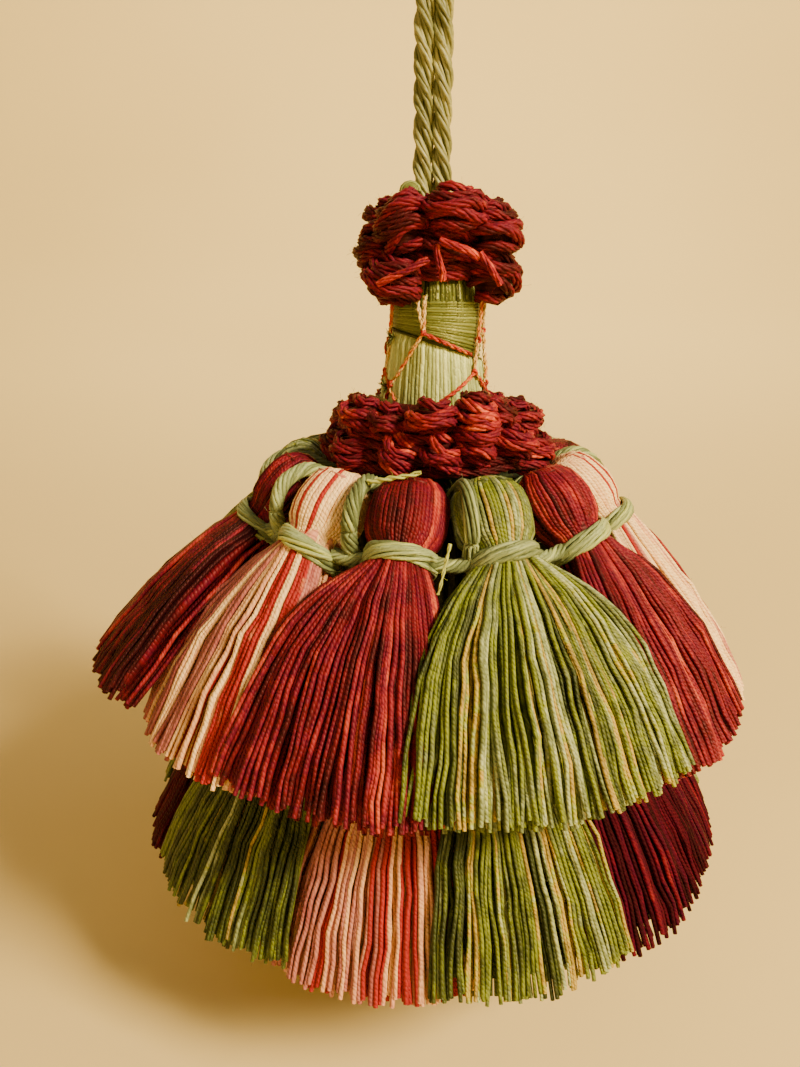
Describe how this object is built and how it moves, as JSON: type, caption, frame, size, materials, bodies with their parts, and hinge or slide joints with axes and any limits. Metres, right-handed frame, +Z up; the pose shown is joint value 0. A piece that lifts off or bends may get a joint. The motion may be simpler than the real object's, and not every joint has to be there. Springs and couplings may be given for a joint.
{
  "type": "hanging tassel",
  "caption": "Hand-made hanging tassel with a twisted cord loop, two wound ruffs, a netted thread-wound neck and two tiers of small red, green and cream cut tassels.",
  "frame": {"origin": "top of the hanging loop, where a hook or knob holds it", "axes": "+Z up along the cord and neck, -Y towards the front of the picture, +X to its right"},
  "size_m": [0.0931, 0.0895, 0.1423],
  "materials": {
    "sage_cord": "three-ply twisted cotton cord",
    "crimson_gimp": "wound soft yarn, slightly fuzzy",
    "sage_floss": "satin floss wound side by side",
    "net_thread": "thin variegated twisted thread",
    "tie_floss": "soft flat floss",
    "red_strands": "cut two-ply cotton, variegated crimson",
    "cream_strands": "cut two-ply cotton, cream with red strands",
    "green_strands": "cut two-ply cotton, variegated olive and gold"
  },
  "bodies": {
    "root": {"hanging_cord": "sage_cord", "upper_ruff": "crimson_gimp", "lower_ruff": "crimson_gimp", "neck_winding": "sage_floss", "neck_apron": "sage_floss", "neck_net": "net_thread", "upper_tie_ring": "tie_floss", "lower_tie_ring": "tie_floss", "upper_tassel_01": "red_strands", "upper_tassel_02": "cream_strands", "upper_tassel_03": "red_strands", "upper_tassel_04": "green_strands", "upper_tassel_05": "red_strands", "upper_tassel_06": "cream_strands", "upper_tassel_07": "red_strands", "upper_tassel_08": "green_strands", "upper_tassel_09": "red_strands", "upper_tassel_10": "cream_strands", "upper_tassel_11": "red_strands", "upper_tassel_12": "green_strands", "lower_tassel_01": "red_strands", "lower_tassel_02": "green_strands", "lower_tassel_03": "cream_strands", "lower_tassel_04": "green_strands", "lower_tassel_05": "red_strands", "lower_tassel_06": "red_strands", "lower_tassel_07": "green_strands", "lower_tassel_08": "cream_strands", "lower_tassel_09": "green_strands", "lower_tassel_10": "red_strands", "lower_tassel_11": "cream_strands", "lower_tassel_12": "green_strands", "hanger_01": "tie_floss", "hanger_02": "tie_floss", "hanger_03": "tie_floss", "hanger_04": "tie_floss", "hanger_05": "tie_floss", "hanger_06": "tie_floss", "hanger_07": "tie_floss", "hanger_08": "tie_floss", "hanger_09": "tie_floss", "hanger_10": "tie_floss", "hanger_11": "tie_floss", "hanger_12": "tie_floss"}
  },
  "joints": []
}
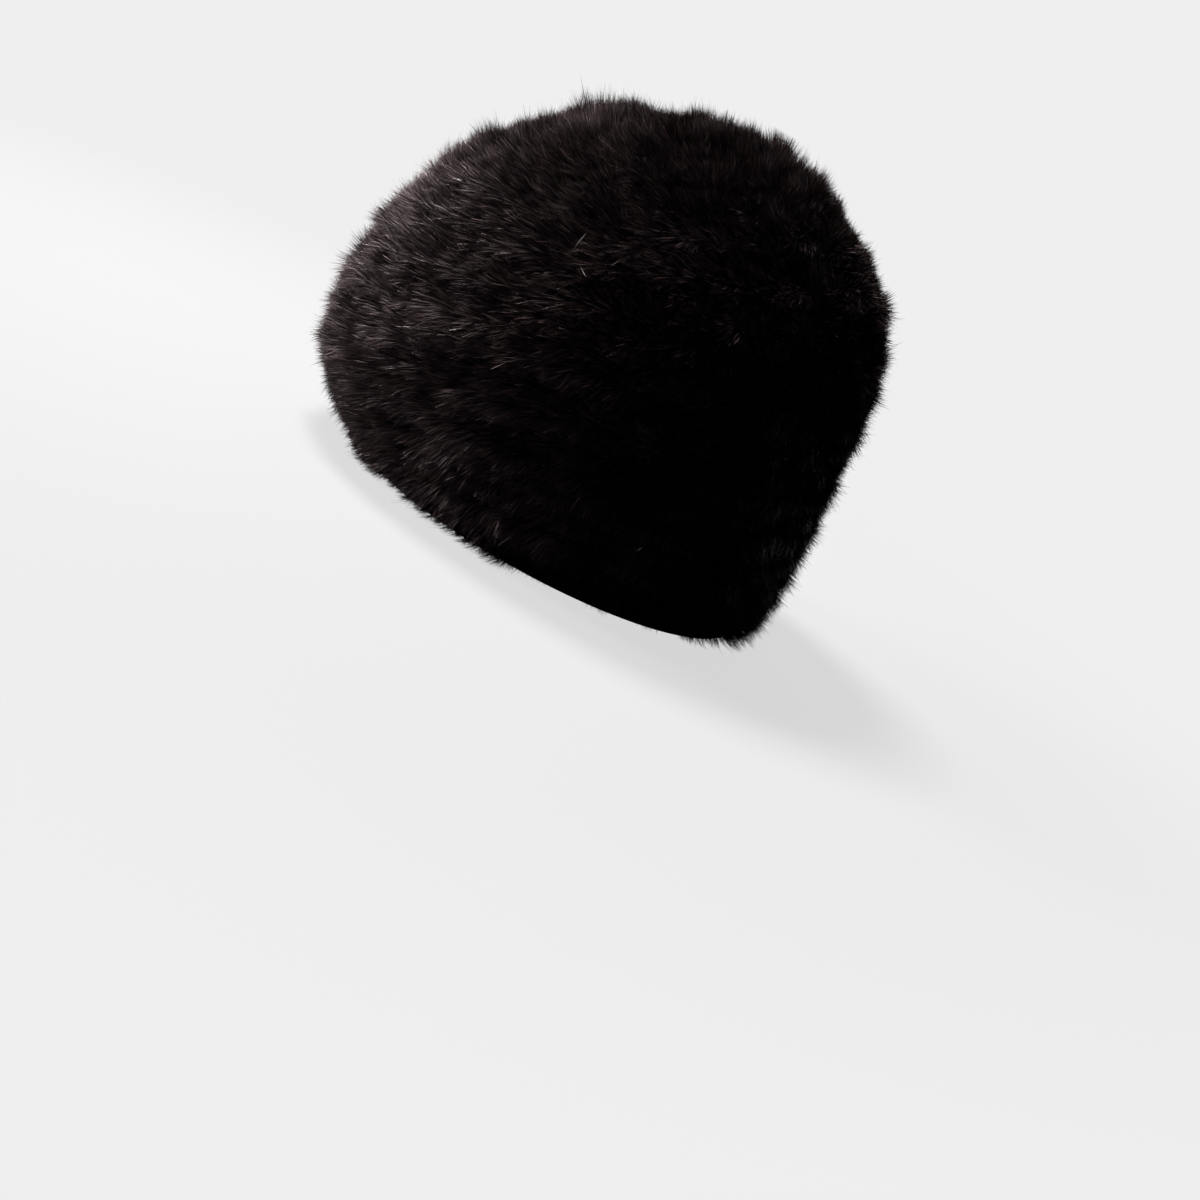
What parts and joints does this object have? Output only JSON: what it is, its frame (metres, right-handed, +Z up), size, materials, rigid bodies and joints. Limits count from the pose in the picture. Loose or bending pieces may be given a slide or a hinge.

- **THE REQUEST**: Every record should be given again exactly.

- **TASK OUTPUT**:
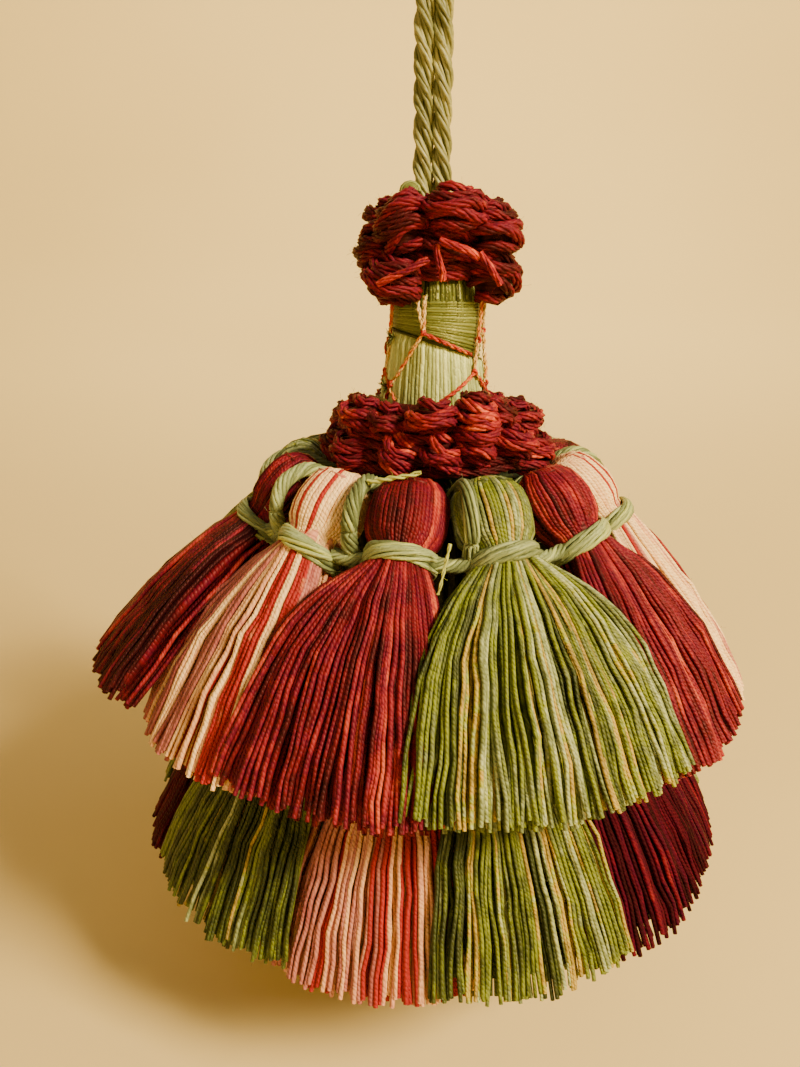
Describe how this object is built and how it moves, as JSON: type, caption, frame, size, materials, bodies with their parts, and hinge or slide joints with axes and any limits. Metres, right-handed frame, +Z up; the pose shown is joint value 0. A piece that lifts off or bends may get a joint. The motion may be simpler than the real object's, and not every joint has to be there. Springs and couplings may be given for a joint.
{
  "type": "hanging tassel",
  "caption": "Hand-made hanging tassel with a twisted cord loop, two wound ruffs, a netted thread-wound neck and two tiers of small red, green and cream cut tassels.",
  "frame": {"origin": "top of the hanging loop, where a hook or knob holds it", "axes": "+Z up along the cord and neck, -Y towards the front of the picture, +X to its right"},
  "size_m": [0.0931, 0.0895, 0.1423],
  "materials": {
    "sage_cord": "three-ply twisted cotton cord",
    "crimson_gimp": "wound soft yarn, slightly fuzzy",
    "sage_floss": "satin floss wound side by side",
    "net_thread": "thin variegated twisted thread",
    "tie_floss": "soft flat floss",
    "red_strands": "cut two-ply cotton, variegated crimson",
    "cream_strands": "cut two-ply cotton, cream with red strands",
    "green_strands": "cut two-ply cotton, variegated olive and gold"
  },
  "bodies": {
    "root": {"hanging_cord": "sage_cord", "upper_ruff": "crimson_gimp", "lower_ruff": "crimson_gimp", "neck_winding": "sage_floss", "neck_apron": "sage_floss", "neck_net": "net_thread", "upper_tie_ring": "tie_floss", "lower_tie_ring": "tie_floss", "upper_tassel_01": "red_strands", "upper_tassel_02": "cream_strands", "upper_tassel_03": "red_strands", "upper_tassel_04": "green_strands", "upper_tassel_05": "red_strands", "upper_tassel_06": "cream_strands", "upper_tassel_07": "red_strands", "upper_tassel_08": "green_strands", "upper_tassel_09": "red_strands", "upper_tassel_10": "cream_strands", "upper_tassel_11": "red_strands", "upper_tassel_12": "green_strands", "lower_tassel_01": "red_strands", "lower_tassel_02": "green_strands", "lower_tassel_03": "cream_strands", "lower_tassel_04": "green_strands", "lower_tassel_05": "red_strands", "lower_tassel_06": "red_strands", "lower_tassel_07": "green_strands", "lower_tassel_08": "cream_strands", "lower_tassel_09": "green_strands", "lower_tassel_10": "red_strands", "lower_tassel_11": "cream_strands", "lower_tassel_12": "green_strands", "hanger_01": "tie_floss", "hanger_02": "tie_floss", "hanger_03": "tie_floss", "hanger_04": "tie_floss", "hanger_05": "tie_floss", "hanger_06": "tie_floss", "hanger_07": "tie_floss", "hanger_08": "tie_floss", "hanger_09": "tie_floss", "hanger_10": "tie_floss", "hanger_11": "tie_floss", "hanger_12": "tie_floss"}
  },
  "joints": []
}
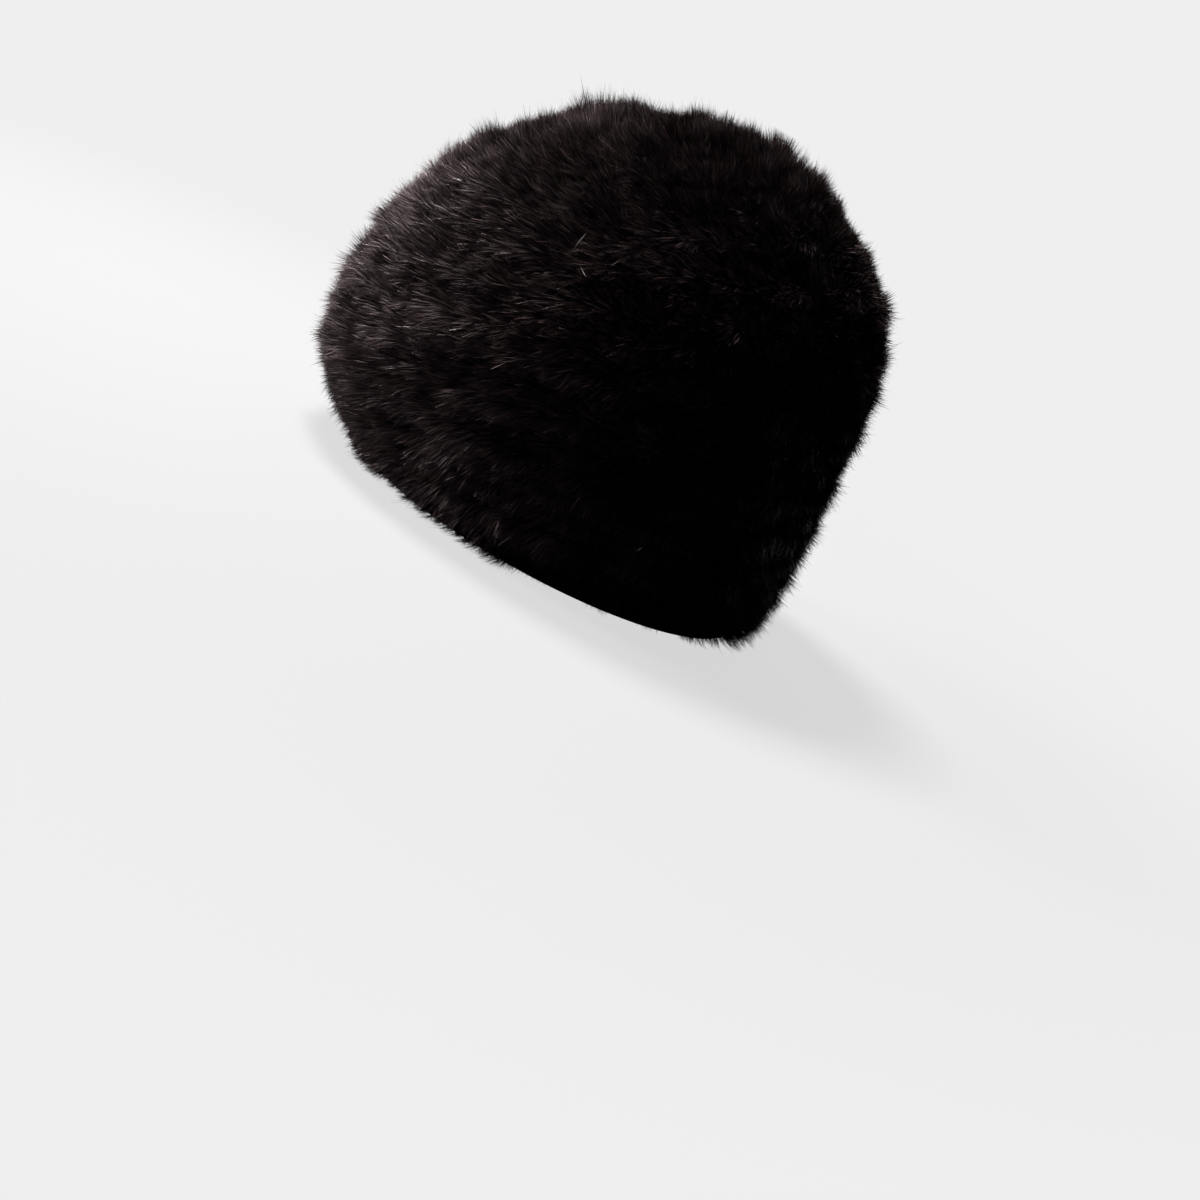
What parts and joints does this object have? Output only JSON: what it is, its frame (metres, right-handed, +Z up), size, materials, rigid bodies and joints. Limits count from the pose in the picture. Loose or bending pieces may be given a slide or a hinge.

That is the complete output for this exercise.